Input dataframe:
Item | L | W | H |
---|---|---|---|
I1 | 3 | 5 | 8 |
I2 | 2 | 1 | 2 |
I3 | 6 | 9 | 1 |
I4 | 7 | 3 | 4 |
The output dataframe should be as below. Create 3 new columns: L_n, W_n, H_n by checking the values from L, W, H cols. L_n is the longest dimension, W_n is the medium and H_n is the shortest dimension.
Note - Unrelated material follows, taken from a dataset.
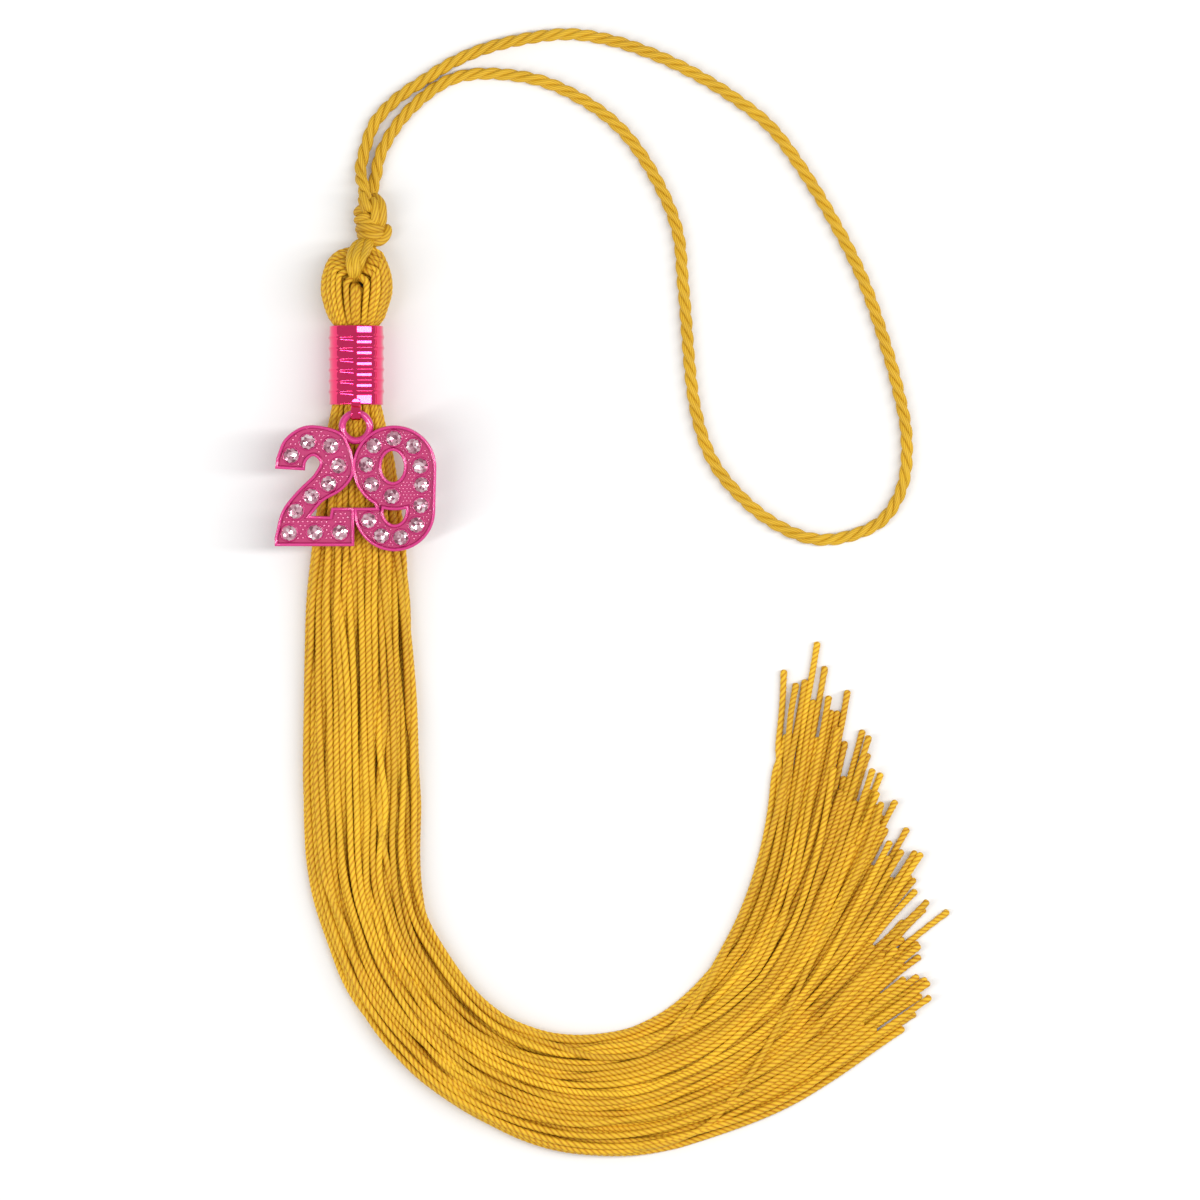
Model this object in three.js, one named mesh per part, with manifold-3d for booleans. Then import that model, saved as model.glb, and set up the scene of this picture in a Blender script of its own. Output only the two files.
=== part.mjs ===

Item | L | W | H | L_n | W_n | H_n |
---|---|---|---|---|---|---|
I1 | 3 | 5 | 8 | 8 | 5 | 3 |
I2 | 2 | 1 | 2 | 2 | 2 | 1 |
I3 | 6 | 9 | 1 | 9 | 6 | 1 |
I4 | 7 | 3 | 4 | 7 | 4 | 3 |
CodePudding user response:
I suggest creating an array (array
), sorting it (array_sort
) and selecting elements one-by-one (element_at
).
from pyspark.sql import functions as F
df = spark.createDataFrame(
[('I1', 3, 5, 8),
('I2', 2, 1, 2),
('I3', 6, 9, 1),
('I4', 7, 3, 4)],
['Item', 'L', 'W', 'H']
)
arr = F.array_sort(F.array('L', 'W', 'H'))
df = df.select(
'*',
F.element_at(arr, 3).alias('L_n'),
F.element_at(arr, 2).alias('W_n'),
F.element_at(arr, 1).alias('H_n'),
)
df.show()
# ---- --- --- --- --- --- ---
# |Item| L| W| H|L_n|W_n|H_n|
# ---- --- --- --- --- --- ---
# | I1| 3| 5| 8| 8| 5| 3|
# | I2| 2| 1| 2| 2| 2| 1|
# | I3| 6| 9| 1| 9| 6| 1|
# | I4| 7| 3| 4| 7| 4| 3|
# ---- --- --- --- --- --- ---